My great-grandfather came from a rural area near L'vov (L'Viv) (Ukraine, now, but who knows what country it was back in those days) to Detroit with his brother some time after the turn of the century. They stayed in a boarding house with other people from the home country, and (as my mother found out only recently) Great G-Pa had a child with the woman who ran the boarding house! He worked hard and had an auto-repair business.
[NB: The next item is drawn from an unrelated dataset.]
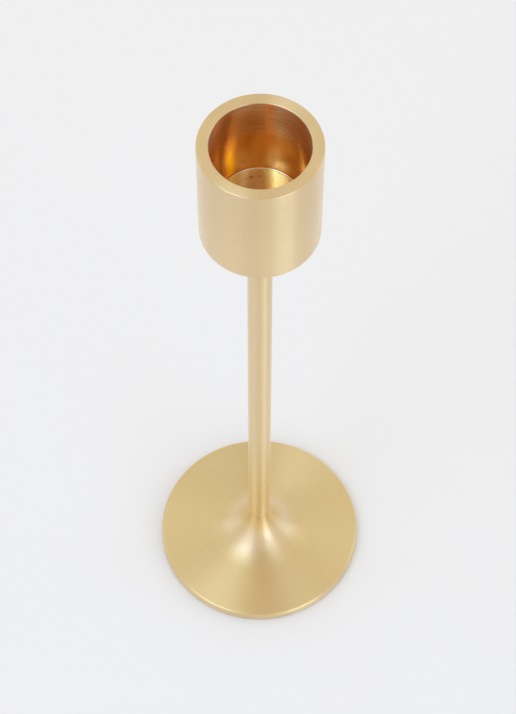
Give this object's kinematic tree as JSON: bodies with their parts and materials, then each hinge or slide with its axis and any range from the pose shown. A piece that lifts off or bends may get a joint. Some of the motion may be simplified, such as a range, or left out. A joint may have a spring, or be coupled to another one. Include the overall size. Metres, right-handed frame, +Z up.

After that, GGPa went back to the old country to find himself a good Ukrainian wife. He went to the home of my Great Grandmother and asked her parents for their older daughter's hand, saying he would bring her to America for a new life. The older daughter wasn't interested, didn't want to leave the home country, but my Great G-Ma stepped into the room and announced that she would marry him, if he would bring her to America! She was 12 or 13, lied and said she was 16, and against her parents wishes, married the guy and left.

GGPa wasn't involved with his child by the boarding house woman, apparently (but I don't really know). GGMa was an incredible woman and lived a fascinating life. My Grandmother (their oldest daughter, an 'old maid' who didn't marry until her 30's) worked at the auto factory from the mid 1930's. Last names involved were Bartok and Boyko. GGPa's brother who came over with him was a bigtime bootlegger during prohibition.

I wonder if we are somehow connected, Lainey?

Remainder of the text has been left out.